You retain that real Gothic feel of the of original, was that what you had in mind from the start?

HDL: Totally. It was it was the black and white, expressionist, style, you know, Dr. Caligari? It was just thinking about what is theatrical filmmaking? The film noir that allows us to have big heavy conversations and make them dramatic. And obviously, we needed that for the theatre.

Gothic was considered to be transgressive and I felt that there's quite a sort of latent homoerotic tension going on there with Utterson and Hyde.

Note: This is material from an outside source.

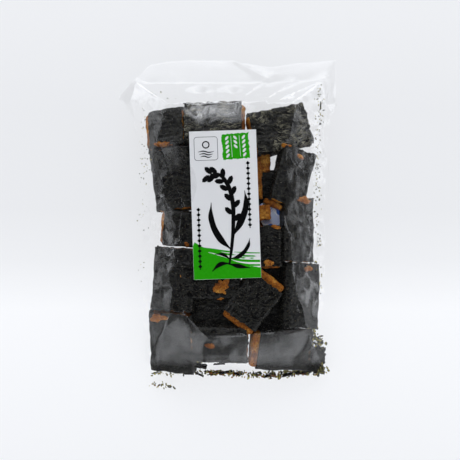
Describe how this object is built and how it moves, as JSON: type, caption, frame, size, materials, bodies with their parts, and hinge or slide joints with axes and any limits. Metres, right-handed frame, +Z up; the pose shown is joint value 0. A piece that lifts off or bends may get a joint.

HDL: Yeah, totally. In the book, you read it, and this could absolutely be a story about coming out. There's all kinds of gay subtext and things in the book, and we made this decision that I didn't want to make it about that because I think then there's all kinds of messiness. Once you start making Hyde gay, it's like, Hyde is evil, let's not go there. But I really love this idea of just thinking about masculinity, thinking about all the kinds of ways in which Utterson is repressing different parts of his masculinity, these sexual urges, urges for power. All these things he’s got that he’s repressing. I think he is in love with Jekyll, but I think it is that he wants to be him. And that's kind of ultimately what happens. Jekyll is the perfect man for Utterson.

Can we talk about your great actors, particularly Lorn Macdonald?

HDL: I saw Beats and I got in touch with immediately I was just like, ‘I think you're a genius. And I have to work with you.’ So we were desperate to find something. He's extraordinary. He's like young Al Pacino, he needs to be a massive star. As an actor, though, he's really driven by different challenges. I think he wants real challenges. And Henry was amazing. A completely delicious cast.

Did you face any opposition to trusting the audience over the Hyde story?

HDL: No, I think I mean, that's the thing that the NTS, you know, they're very artists lead, and they're very supportive. We had a real clear vision for this, it was kind of like, you know, we're not setting it in an asylum. We're not, you know, we're not transposing it and making it a metaphor for anything. We're just doing the story. So I think at that point, you have to kind of really just plant your stick and go, right, we're going to do this, but we're making it about Utterson. It is a story about transformation and it's also a story about being two things at once, which is what you know, but let's not tell the same story that has been told 1000 times, everybody knows it. I think every but they weren't absolutely fine with that.

You also withhold the monster but you use a good device with the teeth for Hyde.

HDL: Henry, he did manage to put them in. There was one live scene, the dinner party scene, when he actually puts them in. It was a real challenge for Henry, because, you know, it's scary to take on a role that's so iconic, and find a way. The class thing became really clear for us and who gets to do whatever they want, because that's what Hyde is, he’s someone who does whatever he wants. When you read the description of Hyde in the book, and it talks about the hair on his hands, there's something about testosterone, which is really important. I think that was a really big part of it. But it's more ultimately about what Utterson is frightened off.